Votre pusher ne connaît probablement rien au cannabis

Al the Alchemist nous révèle les vraies origines du sativa et de l'indica.
Le Blackberry Kush est un indica, mais ce que vous pensez savoir sur ce type de cannabis n'est peut-être pas exact. Photo : Dank Depot sur Flickr

Le gouvernement Trudeau a annoncé la création d'un groupe de travail sur la légalisation de la marijuana. Composé de médecins, de politiciens, de spécialistes des dépendances et de policiers, le groupe possède toutes les expertises requises — à l'humble avis du gouvernement — pour élaborer le cadre législatif de la légalisation.
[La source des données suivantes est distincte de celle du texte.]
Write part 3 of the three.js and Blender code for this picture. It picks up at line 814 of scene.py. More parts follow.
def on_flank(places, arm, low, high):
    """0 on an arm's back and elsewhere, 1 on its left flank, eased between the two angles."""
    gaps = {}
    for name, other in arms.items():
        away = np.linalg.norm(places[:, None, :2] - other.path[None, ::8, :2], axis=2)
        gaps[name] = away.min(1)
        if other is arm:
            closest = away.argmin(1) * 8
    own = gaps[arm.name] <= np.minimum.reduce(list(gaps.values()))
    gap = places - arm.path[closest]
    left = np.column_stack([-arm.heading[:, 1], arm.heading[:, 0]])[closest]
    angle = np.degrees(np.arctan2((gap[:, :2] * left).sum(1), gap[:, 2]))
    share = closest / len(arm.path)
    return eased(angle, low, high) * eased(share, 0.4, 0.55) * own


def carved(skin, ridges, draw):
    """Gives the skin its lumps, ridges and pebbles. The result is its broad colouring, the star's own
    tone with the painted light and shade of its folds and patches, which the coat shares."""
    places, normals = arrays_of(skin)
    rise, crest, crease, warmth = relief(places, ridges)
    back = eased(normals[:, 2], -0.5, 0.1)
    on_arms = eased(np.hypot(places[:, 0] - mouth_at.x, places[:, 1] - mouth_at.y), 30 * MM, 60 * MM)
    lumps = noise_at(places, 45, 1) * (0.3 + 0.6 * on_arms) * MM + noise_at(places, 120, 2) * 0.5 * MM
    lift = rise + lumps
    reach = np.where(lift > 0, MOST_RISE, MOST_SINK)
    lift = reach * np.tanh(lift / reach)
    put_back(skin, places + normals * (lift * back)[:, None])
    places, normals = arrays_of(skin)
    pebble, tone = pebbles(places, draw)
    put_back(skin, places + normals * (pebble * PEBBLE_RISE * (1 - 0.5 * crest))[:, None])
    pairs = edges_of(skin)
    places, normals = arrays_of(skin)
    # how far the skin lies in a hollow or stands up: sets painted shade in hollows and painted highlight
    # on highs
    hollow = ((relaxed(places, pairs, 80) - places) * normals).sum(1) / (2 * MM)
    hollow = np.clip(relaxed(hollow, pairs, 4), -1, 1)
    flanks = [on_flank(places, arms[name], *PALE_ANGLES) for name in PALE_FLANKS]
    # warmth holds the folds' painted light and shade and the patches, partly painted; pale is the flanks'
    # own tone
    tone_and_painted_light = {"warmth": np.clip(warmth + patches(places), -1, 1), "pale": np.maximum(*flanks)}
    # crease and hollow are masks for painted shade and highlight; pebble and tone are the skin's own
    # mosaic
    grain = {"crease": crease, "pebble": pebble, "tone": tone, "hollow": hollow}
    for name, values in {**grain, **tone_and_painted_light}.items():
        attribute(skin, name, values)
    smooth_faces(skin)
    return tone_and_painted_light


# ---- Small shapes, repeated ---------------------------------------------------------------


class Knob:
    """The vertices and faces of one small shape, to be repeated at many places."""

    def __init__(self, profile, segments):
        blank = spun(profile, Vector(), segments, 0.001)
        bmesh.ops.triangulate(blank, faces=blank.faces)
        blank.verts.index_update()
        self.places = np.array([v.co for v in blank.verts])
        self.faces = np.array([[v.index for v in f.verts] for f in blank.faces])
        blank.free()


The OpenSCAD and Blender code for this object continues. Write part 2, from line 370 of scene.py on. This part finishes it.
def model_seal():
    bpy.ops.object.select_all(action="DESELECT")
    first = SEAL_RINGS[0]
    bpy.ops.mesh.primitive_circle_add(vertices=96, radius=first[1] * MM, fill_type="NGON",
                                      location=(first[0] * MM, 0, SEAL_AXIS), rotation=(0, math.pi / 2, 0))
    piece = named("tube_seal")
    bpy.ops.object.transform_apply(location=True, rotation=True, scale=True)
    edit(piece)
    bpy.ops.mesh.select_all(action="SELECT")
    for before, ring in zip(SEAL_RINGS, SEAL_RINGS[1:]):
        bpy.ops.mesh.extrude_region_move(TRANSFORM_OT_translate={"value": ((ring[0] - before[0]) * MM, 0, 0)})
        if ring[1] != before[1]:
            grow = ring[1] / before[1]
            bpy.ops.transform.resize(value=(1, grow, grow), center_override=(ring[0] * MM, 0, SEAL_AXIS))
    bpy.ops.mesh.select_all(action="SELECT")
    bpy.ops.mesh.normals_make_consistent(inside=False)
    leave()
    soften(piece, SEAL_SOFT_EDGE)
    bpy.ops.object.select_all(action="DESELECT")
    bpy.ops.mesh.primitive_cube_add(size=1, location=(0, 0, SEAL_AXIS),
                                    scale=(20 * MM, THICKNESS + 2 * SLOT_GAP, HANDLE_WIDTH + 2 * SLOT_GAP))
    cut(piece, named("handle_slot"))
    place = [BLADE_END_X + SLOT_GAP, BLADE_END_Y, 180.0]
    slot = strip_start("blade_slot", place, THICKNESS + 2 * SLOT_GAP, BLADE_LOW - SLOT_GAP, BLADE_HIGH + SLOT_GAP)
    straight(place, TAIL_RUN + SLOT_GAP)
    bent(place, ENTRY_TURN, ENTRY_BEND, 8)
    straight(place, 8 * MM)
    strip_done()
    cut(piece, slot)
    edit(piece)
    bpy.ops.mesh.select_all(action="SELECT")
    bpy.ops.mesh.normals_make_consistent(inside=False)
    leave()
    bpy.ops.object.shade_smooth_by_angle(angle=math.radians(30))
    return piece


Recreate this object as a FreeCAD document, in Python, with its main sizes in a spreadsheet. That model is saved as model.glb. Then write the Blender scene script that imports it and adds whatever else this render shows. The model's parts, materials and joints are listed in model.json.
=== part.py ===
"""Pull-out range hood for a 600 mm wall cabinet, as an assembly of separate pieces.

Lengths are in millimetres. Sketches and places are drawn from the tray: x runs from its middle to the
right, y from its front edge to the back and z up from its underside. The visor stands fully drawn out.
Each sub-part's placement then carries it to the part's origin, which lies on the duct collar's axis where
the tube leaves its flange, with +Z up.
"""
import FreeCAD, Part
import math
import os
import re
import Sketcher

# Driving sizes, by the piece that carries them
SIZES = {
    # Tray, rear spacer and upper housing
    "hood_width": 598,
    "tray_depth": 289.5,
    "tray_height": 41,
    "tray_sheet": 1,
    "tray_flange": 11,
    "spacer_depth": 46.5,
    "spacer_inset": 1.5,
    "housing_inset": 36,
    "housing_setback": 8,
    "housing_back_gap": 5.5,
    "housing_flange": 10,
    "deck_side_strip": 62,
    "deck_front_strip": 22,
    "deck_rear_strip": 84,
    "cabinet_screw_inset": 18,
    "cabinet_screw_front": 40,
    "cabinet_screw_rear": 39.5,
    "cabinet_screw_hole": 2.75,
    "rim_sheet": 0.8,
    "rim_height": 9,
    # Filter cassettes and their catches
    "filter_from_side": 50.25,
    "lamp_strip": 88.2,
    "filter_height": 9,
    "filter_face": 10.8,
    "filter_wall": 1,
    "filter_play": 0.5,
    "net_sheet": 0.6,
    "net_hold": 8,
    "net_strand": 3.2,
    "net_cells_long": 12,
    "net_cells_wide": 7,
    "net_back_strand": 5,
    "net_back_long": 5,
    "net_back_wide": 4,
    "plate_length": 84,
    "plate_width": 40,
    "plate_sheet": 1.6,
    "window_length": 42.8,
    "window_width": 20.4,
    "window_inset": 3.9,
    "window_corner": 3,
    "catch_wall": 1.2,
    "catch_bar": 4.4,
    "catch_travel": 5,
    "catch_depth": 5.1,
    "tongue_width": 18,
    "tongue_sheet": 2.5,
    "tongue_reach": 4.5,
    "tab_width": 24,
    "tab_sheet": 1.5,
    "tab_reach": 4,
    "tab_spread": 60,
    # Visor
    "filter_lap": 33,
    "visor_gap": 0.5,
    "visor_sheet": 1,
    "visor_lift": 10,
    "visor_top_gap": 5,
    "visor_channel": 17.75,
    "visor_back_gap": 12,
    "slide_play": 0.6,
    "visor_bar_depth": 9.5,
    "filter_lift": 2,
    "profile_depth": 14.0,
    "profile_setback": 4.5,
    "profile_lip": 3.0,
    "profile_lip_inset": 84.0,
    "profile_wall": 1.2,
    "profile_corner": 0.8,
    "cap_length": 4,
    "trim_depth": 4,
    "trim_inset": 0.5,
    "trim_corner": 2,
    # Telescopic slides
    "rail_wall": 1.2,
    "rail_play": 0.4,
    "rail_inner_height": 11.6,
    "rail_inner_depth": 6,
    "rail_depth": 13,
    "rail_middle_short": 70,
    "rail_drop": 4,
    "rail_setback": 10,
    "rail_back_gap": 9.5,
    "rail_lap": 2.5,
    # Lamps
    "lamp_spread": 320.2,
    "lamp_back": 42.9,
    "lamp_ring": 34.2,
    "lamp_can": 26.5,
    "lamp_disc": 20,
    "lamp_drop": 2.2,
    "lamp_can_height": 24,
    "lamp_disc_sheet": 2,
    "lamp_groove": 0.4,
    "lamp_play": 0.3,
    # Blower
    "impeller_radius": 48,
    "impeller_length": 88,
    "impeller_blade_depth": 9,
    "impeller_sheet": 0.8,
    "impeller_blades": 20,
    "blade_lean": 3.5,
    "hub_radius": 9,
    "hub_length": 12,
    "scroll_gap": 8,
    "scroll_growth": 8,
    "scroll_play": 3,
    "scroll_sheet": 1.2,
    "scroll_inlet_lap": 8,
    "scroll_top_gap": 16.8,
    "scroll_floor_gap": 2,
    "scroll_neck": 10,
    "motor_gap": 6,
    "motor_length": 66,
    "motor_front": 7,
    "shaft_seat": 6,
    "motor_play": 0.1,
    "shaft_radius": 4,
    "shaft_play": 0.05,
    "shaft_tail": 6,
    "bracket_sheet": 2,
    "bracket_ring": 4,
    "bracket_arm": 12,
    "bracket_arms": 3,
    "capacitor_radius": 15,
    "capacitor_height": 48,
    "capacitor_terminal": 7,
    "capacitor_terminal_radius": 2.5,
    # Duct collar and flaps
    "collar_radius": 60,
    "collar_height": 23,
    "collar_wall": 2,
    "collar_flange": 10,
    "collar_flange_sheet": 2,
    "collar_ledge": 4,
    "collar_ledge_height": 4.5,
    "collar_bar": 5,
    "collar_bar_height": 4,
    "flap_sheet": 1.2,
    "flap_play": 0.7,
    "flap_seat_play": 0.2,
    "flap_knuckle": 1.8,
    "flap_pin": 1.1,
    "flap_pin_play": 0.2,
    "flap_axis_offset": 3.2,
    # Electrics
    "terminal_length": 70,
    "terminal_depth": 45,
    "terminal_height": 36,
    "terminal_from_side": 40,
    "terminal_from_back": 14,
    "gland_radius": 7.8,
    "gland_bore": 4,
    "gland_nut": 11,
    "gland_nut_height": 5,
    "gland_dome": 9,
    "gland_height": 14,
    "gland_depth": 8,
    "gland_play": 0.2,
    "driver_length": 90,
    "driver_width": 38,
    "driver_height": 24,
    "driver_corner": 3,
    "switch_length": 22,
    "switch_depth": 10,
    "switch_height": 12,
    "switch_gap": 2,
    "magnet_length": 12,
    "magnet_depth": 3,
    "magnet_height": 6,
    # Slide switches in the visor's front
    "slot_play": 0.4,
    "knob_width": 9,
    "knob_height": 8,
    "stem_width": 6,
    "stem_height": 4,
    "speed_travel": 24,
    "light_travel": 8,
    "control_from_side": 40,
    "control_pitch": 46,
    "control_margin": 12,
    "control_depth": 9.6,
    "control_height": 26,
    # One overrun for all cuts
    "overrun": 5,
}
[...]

Mais il n'y a pas une seule personne dans ce groupe qui possède une vraie connaissance du cannabis, et je suis sûr que le gouvernement l'admettrait. Aucun d'eux n'a d'expérience pratique du weed, sauf pour dire pourquoi c'est mauvais pour vous ou essayer de vous en éloigner. Je doute beaucoup que l'un d'eux ait admis avoir été un consommateur régulier (si j'ai tort, j'espère qu'on m'appellera pour en parler), et encore moins l'avoir étudié dans une autre perspective que la prohibition.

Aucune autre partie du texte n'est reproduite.